Instruction:
Within the material below, locate the line with "Write part 2" and the line with "return [*side(-1), *side(1)[::-1]]", then return those two lines and all lines between them, exactly as written.

Supplied data:
※

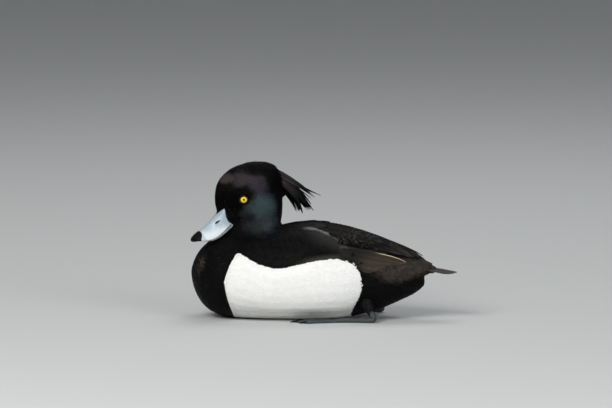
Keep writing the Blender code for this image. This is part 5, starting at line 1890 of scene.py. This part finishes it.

※

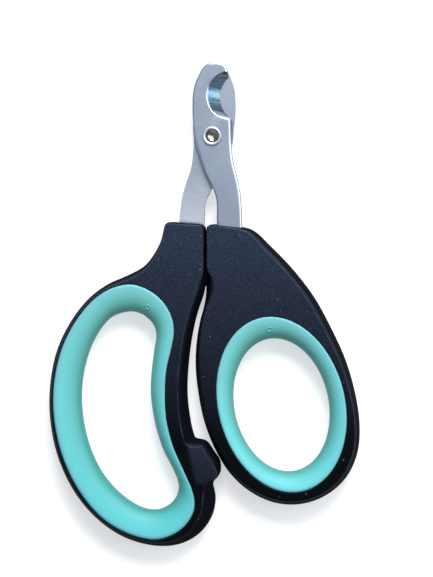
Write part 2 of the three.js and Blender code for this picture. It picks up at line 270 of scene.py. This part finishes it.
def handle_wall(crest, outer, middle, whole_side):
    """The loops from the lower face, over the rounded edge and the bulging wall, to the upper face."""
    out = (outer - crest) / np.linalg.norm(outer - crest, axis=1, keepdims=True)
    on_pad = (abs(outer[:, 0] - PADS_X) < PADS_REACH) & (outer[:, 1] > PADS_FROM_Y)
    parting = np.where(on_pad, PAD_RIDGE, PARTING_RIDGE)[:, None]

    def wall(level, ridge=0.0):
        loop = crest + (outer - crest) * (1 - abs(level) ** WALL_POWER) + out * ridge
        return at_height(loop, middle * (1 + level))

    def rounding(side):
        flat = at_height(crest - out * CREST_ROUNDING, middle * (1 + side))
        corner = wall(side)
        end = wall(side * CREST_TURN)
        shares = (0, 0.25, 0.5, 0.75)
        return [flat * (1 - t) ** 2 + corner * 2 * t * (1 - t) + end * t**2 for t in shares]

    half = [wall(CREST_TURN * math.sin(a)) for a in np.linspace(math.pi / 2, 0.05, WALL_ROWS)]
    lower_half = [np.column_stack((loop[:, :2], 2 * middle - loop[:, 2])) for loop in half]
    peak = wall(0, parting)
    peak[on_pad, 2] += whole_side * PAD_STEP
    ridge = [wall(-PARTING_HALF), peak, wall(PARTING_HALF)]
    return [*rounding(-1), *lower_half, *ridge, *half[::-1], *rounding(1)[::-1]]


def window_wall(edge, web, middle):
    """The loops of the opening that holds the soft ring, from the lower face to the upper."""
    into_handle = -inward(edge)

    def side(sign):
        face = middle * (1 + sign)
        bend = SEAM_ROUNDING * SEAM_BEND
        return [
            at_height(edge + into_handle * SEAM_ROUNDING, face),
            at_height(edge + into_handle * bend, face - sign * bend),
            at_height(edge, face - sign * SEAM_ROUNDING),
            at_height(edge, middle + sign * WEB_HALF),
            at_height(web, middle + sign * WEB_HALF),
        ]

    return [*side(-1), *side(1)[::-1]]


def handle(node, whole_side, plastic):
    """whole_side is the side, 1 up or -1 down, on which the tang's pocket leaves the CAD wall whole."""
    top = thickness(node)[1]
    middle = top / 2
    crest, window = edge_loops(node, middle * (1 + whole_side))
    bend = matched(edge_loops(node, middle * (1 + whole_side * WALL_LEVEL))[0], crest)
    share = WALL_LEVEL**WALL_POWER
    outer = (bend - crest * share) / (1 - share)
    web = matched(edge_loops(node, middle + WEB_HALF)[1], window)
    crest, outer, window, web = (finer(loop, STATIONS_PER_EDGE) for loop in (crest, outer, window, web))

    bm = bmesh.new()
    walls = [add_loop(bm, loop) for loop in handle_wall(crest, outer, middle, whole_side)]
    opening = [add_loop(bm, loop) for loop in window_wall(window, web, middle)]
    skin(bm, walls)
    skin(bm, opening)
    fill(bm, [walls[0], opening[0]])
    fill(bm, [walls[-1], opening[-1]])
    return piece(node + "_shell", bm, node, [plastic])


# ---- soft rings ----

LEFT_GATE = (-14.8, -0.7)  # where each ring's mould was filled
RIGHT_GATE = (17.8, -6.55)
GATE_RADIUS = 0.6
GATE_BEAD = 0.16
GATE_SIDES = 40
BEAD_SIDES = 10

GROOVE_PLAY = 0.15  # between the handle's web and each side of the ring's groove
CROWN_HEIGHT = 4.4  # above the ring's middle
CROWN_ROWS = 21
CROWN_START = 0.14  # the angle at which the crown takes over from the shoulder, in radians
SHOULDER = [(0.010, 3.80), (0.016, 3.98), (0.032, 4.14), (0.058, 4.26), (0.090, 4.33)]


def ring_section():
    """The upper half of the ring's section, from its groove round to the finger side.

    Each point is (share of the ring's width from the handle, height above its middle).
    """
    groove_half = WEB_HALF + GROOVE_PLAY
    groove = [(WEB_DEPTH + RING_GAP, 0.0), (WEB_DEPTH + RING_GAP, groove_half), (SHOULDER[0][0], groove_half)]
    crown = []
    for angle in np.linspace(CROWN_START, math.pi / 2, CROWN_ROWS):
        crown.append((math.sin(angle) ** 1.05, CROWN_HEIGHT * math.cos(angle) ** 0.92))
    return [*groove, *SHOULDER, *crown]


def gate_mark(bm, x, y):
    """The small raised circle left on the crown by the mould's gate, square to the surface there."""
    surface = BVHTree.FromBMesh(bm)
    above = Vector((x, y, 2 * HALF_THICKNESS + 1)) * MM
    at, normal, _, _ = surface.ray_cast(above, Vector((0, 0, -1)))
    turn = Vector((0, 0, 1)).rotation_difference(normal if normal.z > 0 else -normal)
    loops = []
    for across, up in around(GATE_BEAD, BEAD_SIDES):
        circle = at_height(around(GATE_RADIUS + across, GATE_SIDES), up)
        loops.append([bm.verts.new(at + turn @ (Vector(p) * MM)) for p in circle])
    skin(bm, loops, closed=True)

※

Problem solution:
Write part 2 of the three.js and Blender code for this picture. It picks up at line 270 of scene.py. This part finishes it.
def handle_wall(crest, outer, middle, whole_side):
    """The loops from the lower face, over the rounded edge and the bulging wall, to the upper face."""
    out = (outer - crest) / np.linalg.norm(outer - crest, axis=1, keepdims=True)
    on_pad = (abs(outer[:, 0] - PADS_X) < PADS_REACH) & (outer[:, 1] > PADS_FROM_Y)
    parting = np.where(on_pad, PAD_RIDGE, PARTING_RIDGE)[:, None]

    def wall(level, ridge=0.0):
        loop = crest + (outer - crest) * (1 - abs(level) ** WALL_POWER) + out * ridge
        return at_height(loop, middle * (1 + level))

    def rounding(side):
        flat = at_height(crest - out * CREST_ROUNDING, middle * (1 + side))
        corner = wall(side)
        end = wall(side * CREST_TURN)
        shares = (0, 0.25, 0.5, 0.75)
        return [flat * (1 - t) ** 2 + corner * 2 * t * (1 - t) + end * t**2 for t in shares]

    half = [wall(CREST_TURN * math.sin(a)) for a in np.linspace(math.pi / 2, 0.05, WALL_ROWS)]
    lower_half = [np.column_stack((loop[:, :2], 2 * middle - loop[:, 2])) for loop in half]
    peak = wall(0, parting)
    peak[on_pad, 2] += whole_side * PAD_STEP
    ridge = [wall(-PARTING_HALF), peak, wall(PARTING_HALF)]
    return [*rounding(-1), *lower_half, *ridge, *half[::-1], *rounding(1)[::-1]]


def window_wall(edge, web, middle):
    """The loops of the opening that holds the soft ring, from the lower face to the upper."""
    into_handle = -inward(edge)

    def side(sign):
        face = middle * (1 + sign)
        bend = SEAM_ROUNDING * SEAM_BEND
        return [
            at_height(edge + into_handle * SEAM_ROUNDING, face),
            at_height(edge + into_handle * bend, face - sign * bend),
            at_height(edge, face - sign * SEAM_ROUNDING),
            at_height(edge, middle + sign * WEB_HALF),
            at_height(web, middle + sign * WEB_HALF),
        ]

    return [*side(-1), *side(1)[::-1]]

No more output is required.